*WHAT YOU NEED TO DO:* Take the lines from the one bearing "Keep writing the" to the one bearing "eye = pivot", inclusive, and reproduce them exactly; include no other line.
-.-.-
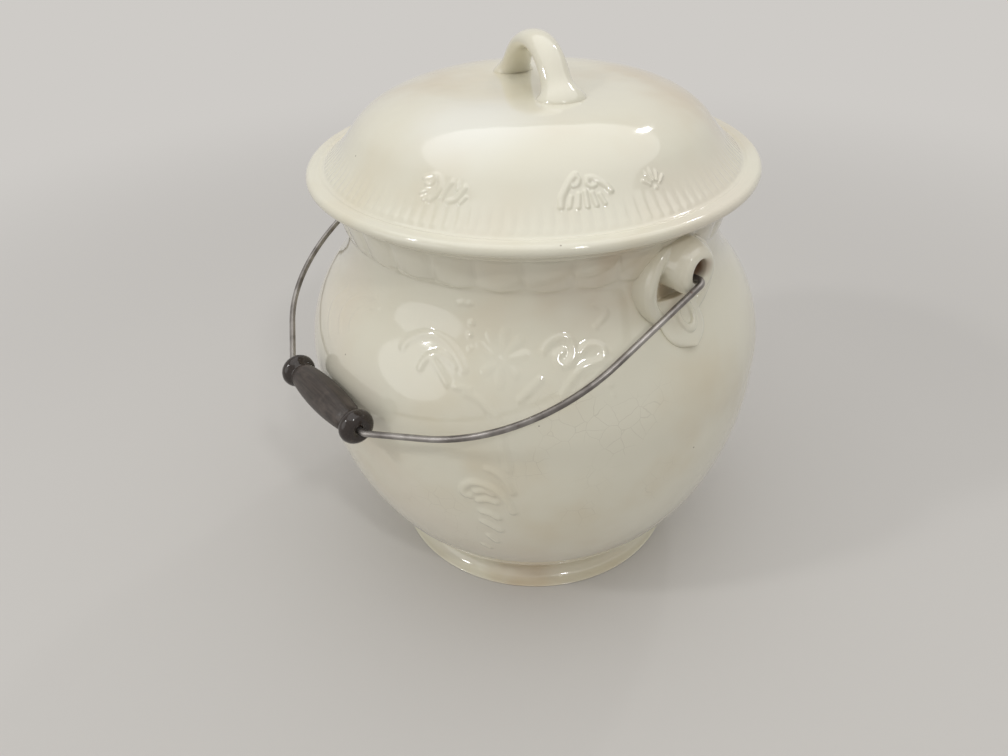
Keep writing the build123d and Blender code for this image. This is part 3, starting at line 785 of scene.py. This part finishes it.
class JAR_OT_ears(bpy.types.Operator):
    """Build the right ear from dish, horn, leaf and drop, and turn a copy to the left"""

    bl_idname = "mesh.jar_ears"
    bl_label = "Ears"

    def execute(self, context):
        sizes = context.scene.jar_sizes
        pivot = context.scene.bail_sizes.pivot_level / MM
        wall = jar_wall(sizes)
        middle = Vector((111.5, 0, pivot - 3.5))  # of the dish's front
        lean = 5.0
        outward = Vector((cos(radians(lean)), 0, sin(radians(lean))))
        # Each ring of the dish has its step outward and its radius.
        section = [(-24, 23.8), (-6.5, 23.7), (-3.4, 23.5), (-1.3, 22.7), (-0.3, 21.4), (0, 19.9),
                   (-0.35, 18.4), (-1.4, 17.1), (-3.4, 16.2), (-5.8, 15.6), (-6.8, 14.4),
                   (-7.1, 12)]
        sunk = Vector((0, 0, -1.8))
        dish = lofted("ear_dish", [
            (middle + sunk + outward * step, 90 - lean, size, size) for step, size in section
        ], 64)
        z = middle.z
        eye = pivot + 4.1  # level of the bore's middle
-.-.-
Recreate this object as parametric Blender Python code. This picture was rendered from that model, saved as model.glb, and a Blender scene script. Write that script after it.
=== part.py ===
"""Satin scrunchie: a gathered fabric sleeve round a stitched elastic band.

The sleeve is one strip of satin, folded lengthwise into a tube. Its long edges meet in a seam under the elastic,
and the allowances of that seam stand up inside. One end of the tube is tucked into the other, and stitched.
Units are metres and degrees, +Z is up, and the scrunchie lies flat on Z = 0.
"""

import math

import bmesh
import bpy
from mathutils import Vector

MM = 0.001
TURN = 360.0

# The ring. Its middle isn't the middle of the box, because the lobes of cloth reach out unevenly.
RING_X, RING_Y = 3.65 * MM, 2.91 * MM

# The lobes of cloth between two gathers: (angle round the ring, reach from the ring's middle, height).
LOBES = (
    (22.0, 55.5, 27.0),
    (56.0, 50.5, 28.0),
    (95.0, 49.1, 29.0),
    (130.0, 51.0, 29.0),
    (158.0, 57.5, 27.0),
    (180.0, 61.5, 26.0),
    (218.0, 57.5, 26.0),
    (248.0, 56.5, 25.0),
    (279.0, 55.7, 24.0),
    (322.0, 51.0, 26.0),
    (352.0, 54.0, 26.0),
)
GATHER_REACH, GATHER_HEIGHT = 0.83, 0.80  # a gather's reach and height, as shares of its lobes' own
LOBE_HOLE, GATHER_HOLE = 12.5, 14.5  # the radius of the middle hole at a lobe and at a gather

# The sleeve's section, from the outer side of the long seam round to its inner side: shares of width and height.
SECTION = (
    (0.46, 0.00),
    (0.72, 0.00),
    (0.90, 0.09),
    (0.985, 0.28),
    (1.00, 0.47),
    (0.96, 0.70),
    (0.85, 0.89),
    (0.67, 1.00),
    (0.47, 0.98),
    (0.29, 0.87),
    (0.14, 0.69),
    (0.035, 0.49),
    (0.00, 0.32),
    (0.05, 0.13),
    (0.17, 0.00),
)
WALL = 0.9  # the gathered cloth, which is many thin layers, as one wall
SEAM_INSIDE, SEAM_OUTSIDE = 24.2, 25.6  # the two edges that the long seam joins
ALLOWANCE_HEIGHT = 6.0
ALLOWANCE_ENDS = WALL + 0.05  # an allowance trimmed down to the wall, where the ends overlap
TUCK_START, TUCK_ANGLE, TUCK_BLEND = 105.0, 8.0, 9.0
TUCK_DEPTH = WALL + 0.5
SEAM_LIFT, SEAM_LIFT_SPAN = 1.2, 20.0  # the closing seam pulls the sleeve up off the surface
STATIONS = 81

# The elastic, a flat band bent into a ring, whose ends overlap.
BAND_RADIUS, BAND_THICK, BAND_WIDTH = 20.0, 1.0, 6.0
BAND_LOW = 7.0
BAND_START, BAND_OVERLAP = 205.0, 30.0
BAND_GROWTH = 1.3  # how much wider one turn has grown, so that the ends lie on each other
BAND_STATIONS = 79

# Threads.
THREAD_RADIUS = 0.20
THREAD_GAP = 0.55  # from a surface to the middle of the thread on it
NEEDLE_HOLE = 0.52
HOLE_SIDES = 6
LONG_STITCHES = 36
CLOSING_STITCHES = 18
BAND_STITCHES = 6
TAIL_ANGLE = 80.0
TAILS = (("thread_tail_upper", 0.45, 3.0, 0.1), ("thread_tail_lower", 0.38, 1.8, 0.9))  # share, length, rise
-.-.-
*WRITTEN RESPONSE:*
Keep writing the build123d and Blender code for this image. This is part 3, starting at line 785 of scene.py. This part finishes it.
class JAR_OT_ears(bpy.types.Operator):
    """Build the right ear from dish, horn, leaf and drop, and turn a copy to the left"""

    bl_idname = "mesh.jar_ears"
    bl_label = "Ears"

    def execute(self, context):
        sizes = context.scene.jar_sizes
        pivot = context.scene.bail_sizes.pivot_level / MM
        wall = jar_wall(sizes)
        middle = Vector((111.5, 0, pivot - 3.5))  # of the dish's front
        lean = 5.0
        outward = Vector((cos(radians(lean)), 0, sin(radians(lean))))
        # Each ring of the dish has its step outward and its radius.
        section = [(-24, 23.8), (-6.5, 23.7), (-3.4, 23.5), (-1.3, 22.7), (-0.3, 21.4), (0, 19.9),
                   (-0.35, 18.4), (-1.4, 17.1), (-3.4, 16.2), (-5.8, 15.6), (-6.8, 14.4),
                   (-7.1, 12)]
        sunk = Vector((0, 0, -1.8))
        dish = lofted("ear_dish", [
            (middle + sunk + outward * step, 90 - lean, size, size) for step, size in section
        ], 64)
        z = middle.z
        eye = pivot + 4.1  # level of the bore's middle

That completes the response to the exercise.